/---

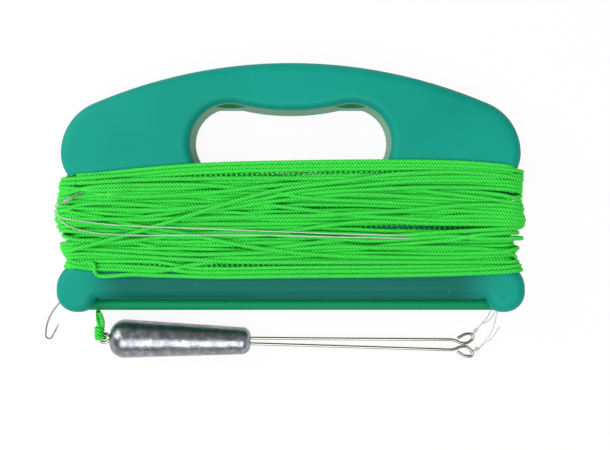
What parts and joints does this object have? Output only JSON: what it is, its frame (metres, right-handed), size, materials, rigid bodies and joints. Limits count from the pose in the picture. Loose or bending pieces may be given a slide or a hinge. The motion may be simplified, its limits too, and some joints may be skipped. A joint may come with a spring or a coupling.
{
  "type": "fishing line spool",
  "caption": "Flat hollow plastic handline winder with a finger-shaped grip opening, wound with thick twisted line, with a tapered sinker on a wire spreader and hooks on clear snoods.",
  "frame": {"origin": "on the table under the middle of the frame, below the centre of its outline", "axes": "+X along the bar to the snood end, +Y from the bar to the grip, +Z out of the front face, which looks up"},
  "size_m": [0.2527, 0.1531, 0.0296],
  "materials": {
    "frame_plastic": "semi-gloss, blow moulded",
    "twisted_line": "three strands, right-hand lay",
    "lead": "cast, dull and pitted",
    "steel_wire": "drawn",
    "hook_steel": "tinned",
    "clear_snood": "clear monofilament"
  },
  "bodies": {
    "winder": {"winder_frame": "frame_plastic", "line_winding": "twisted_line", "line_end": "twisted_line", "snood_upper_lead": "clear_snood", "snood_upper": "clear_snood", "snood_lower_lead": "clear_snood", "snood_lower": "clear_snood", "hook_upper": "hook_steel", "hook_whipping_upper": "clear_snood"},
    "sinker_rig": {"sinker_body": "lead", "spreader_wire": "steel_wire", "snood_knot_upper": "clear_snood", "snood_knot_lower": "clear_snood"},
    "tackle_knot": {"line_knot": "twisted_line"},
    "loose_hook": {"hook_lower": "hook_steel", "hook_whipping_lower": "clear_snood"}
  },
  "joints": [
    {"name": "sinker_swing", "type": "hinge", "parent": "winder", "child": "sinker_rig", "pos_m": [-0.09869, -0.07077, 0.0145], "axis": [0, 0, 1], "range_deg": [-3, 3], "deforming": ["snood_upper_lead", "snood_lower_lead"]},
    {"name": "knot_turn", "type": "hinge", "parent": "sinker_rig", "child": "tackle_knot", "pos_m": [-0.09909, -0.07817, 0.01055], "axis": [0.0262, 0.9997, 0], "range_deg": [-5, 5]},
    {"name": "hook_swing", "type": "hinge", "parent": "winder", "child": "loose_hook", "pos_m": [-0.11736, -0.05275, 0.00122], "axis": [0, 0, 1], "range_deg": [-40, 35]}
  ]
}
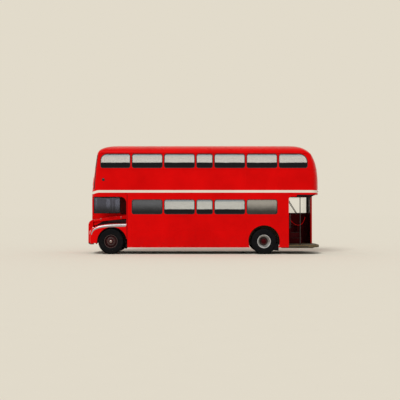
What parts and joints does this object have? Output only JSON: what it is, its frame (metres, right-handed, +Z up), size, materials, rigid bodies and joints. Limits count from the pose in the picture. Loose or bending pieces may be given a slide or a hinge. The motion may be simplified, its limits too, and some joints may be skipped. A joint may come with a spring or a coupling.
{
  "type": "double decker bus",
  "caption": "Half-cab double decker bus with an open rear platform, stairs, seats, steered front wheels and twin rear wheels.",
  "frame": {"origin": "on the ground at the middle of the bus's length and width", "axes": "+X forward, +Y to the nearside (left), +Z up"},
  "size_m": [9.2, 2.44, 4.2968],
  "materials": {
    "red_paint": "gloss",
    "maroon_paint": "semi-gloss",
    "cream_panel": "gloss",
    "black_paint": "semi-gloss",
    "chassis_paint": "satin",
    "cast_parts": "rough",
    "polished_rail": "polished",
    "deck_floor": "matt",
    "seat_fabric": "woven",
    "tyre": "matt",
    "glass": "clear",
    "lamp_glass": "clear",
    "wheel_black": "satin"
  },
  "bodies": {
    "body": {"chassis_frame": "chassis_paint", "engine": "cast_parts", "gearbox_and_propshaft": "cast_parts", "fuel_tank": "chassis_paint", "front_axle": "chassis_paint", "rear_axle": "chassis_paint", "lower_deck_floor": "deck_floor", "platform": "deck_floor", "lower_side_left": "red_paint", "lower_side_right": "red_paint", "lower_rear_wall": "red_paint", "bulkheads": "red_paint", "upper_deck_floor": "deck_floor", "upper_side_left": "red_paint", "upper_side_right": "red_paint", "upper_front": "red_paint", "upper_rear": "red_paint", "roof": "red_paint", "cab_body": "red_paint", "steering_wheel": "wheel_black", "cab_seat": "seat_fabric", "nose_grille": "red_paint", "engine_side_panel": "black_paint", "wing_left": "red_paint", "canopy_edges": "red_paint", "lamps_and_mirrors": "lamp_glass", "blank_plates": "black_paint", "staircase": "maroon_paint", "platform_rails": "polished_rail", "lower_seats": "seat_fabric", "upper_seats": "seat_fabric", "lower_glass": "glass", "upper_glass": "glass"},
    "cab_door": {"cab_door": "red_paint"},
    "bonnet": {"bonnet": "red_paint"},
    "emergency_window": {"emergency_window": "red_paint"},
    "knuckle_left": {"knuckle_left": "cast_parts"},
    "knuckle_right": {"knuckle_right": "cast_parts"},
    "track_rod": {"track_rod": "cast_parts"},
    "wheel_front_left": {"tyre_front_left": "tyre", "rim_front_left": "maroon_paint"},
    "wheel_front_right": {"tyre_front_right": "tyre", "rim_front_right": "maroon_paint"},
    "wheel_rear_left": {"tyre_rear_left": "tyre", "rim_rear_left": "maroon_paint"},
    "wheel_rear_right": {"tyre_rear_right": "tyre", "rim_rear_right": "maroon_paint"}
  },
  "joints": [
    {"name": "cab_door_hinge", "type": "hinge", "parent": "body", "child": "cab_door", "pos_m": [3.837, -1.212, 1.73], "axis": [0, 0, 1], "range_deg": [0, 75]},
    {"name": "bonnet_hinge", "type": "hinge", "parent": "body", "child": "bonnet", "pos_m": [3.7, -0.17, 1.48266], "axis": [0.9921, 0, -0.1257], "range_deg": [0, 60]},
    {"name": "emergency_window_hinge", "type": "hinge", "parent": "body", "child": "emergency_window", "pos_m": [-4.378, 0, 3.756], "axis": [0, 1, 0], "range_deg": [0, 60]},
    {"name": "steer_left", "type": "hinge", "parent": "body", "child": "knuckle_left", "pos_m": [3.637, 0.9, 0.5], "axis": [0, 0, 1], "range_deg": [-35, 35]},
    {"name": "steer_right", "type": "hinge", "parent": "body", "child": "knuckle_right", "pos_m": [3.637, -0.9, 0.5], "axis": [0, 0, 1], "range_deg": [-35, 35]},
    {"name": "track_rod_pivot", "type": "hinge", "parent": "knuckle_left", "child": "track_rod", "pos_m": [3.417, 0.9, 0.37], "axis": [0, 0, 1], "range_deg": [-35, 35]},
    {"name": "spin_front_left", "type": "hinge", "parent": "knuckle_left", "child": "wheel_front_left", "pos_m": [3.637, 1.062, 0.5], "axis": [0, 1, 0], "continuous": true},
    {"name": "spin_front_right", "type": "hinge", "parent": "knuckle_right", "child": "wheel_front_right", "pos_m": [3.637, -1.062, 0.5], "axis": [0, 1, 0], "continuous": true},
    {"name": "spin_rear_left", "type": "hinge", "parent": "body", "child": "wheel_rear_left", "pos_m": [-2.344, 1, 0.5], "axis": [0, 1, 0], "continuous": true},
    {"name": "spin_rear_right", "type": "hinge", "parent": "body", "child": "wheel_rear_right", "pos_m": [-2.344, -1, 0.5], "axis": [0, 1, 0], "continuous": true}
  ],
  "couplings": [
    {"joint": "steer_right", "follows": "steer_left", "ratio": 1},
    {"joint": "track_rod_pivot", "follows": "steer_left", "ratio": -1}
  ]
}
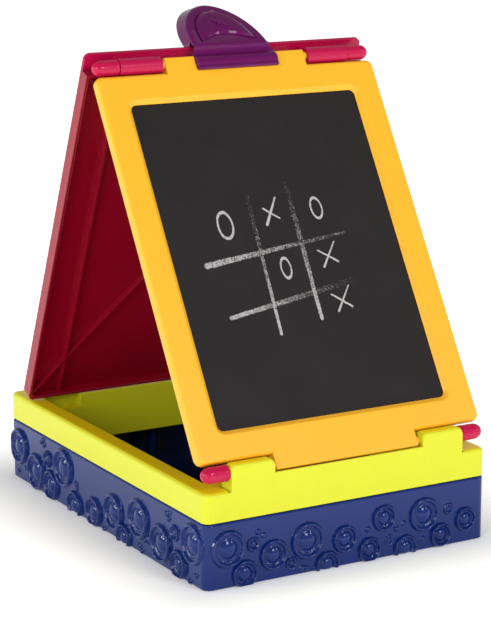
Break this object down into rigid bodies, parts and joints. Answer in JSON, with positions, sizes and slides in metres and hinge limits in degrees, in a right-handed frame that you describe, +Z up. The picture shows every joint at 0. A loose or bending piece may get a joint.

\---

Short problem:
From the records above, pull out each line that has "only".

Response to the exercise:
What parts and joints does this object have? Output only JSON: what it is, its frame (metres, right-handed), size, materials, rigid bodies and joints. Limits count from the pose in the picture. Loose or bending pieces may be given a slide or a hinge. The motion may be simplified, its limits too, and some joints may be skipped. A joint may come with a spring or a coupling.
What parts and joints does this object have? Output only JSON: what it is, its frame (metres, right-handed, +Z up), size, materials, rigid bodies and joints. Limits count from the pose in the picture. Loose or bending pieces may be given a slide or a hinge. The motion may be simplified, its limits too, and some joints may be skipped. A joint may come with a spring or a coupling.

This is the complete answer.